Now it's obvious that we have to set up a second way to assess whether or not they are truly doing their lessons. As I let them have the hour on Mondays to work on DL, I am thinking that I'll sit down next to them, one by one, and watch how they progress through their lessons. But what do I say if I find an individual who is making lots of mistakes and using the hover feature a lot, and taking much more time to get through the lesson as those they do at home (you can figure out the average time it takes them by studying the timestamps on the dashboard activity)? What can you say if you suspect they've been cheating? Perhaps make it a rule that they have to get X points doing timed practice in the last skill they mastered?

Any suggestions or ideas will be appreciated.

November 16, 2015



I think you're just gonna have go use your best judgement. Perhaps you could make then write a short (or long if they want) paragraph on their learning, including grammar, vocabulary, etc. If you notice that students are sharing a common error, you could try to fix it.

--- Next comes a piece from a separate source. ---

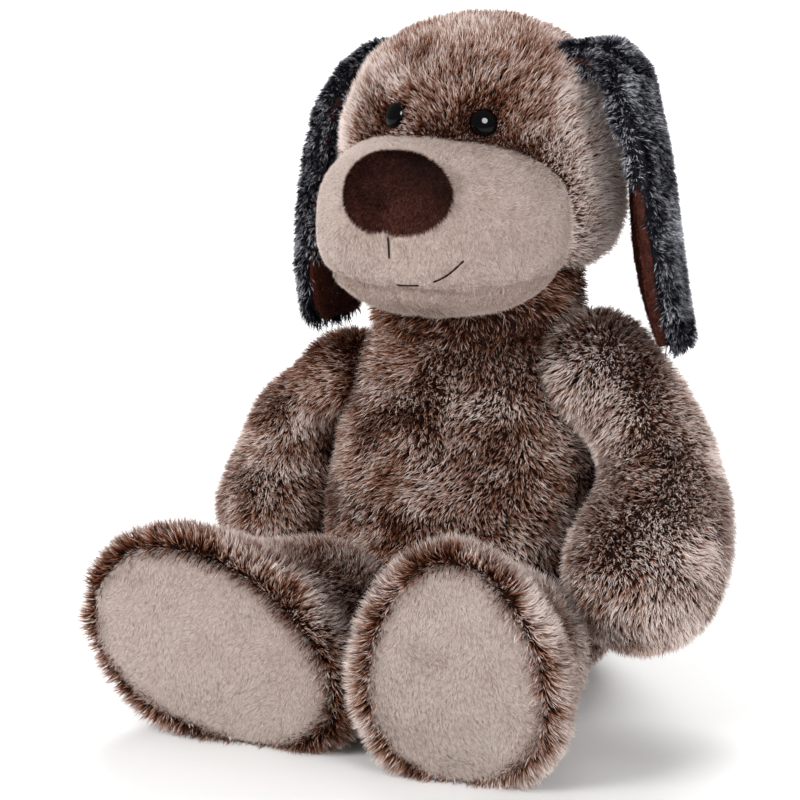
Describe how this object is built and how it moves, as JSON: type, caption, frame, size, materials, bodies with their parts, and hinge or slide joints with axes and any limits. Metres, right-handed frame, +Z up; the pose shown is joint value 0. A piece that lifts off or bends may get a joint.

Cheaters wouldn't have good paragraphs probably. They'd probably do more work cheating than they would do if they just learned. You could try building this time into the Monday sessions if the students find an hour of Duo to be too long.

Good luck! :)


I'll copy my response here (I responded in your other thread as well):

Hi! This is a known bug and it will be fixed. Thank you for reporting again. Sorry for any inconveniences this may have caused, and let's hope students see the value in learning a new language more than points and cheats. :\


Thanks again Vivisaurus. It doesn't matter so much; now I've got my own protection plans in place. :)


yeah lets hope. What if in addition to hoping, we wanted to do something to prevent or discourage cheating?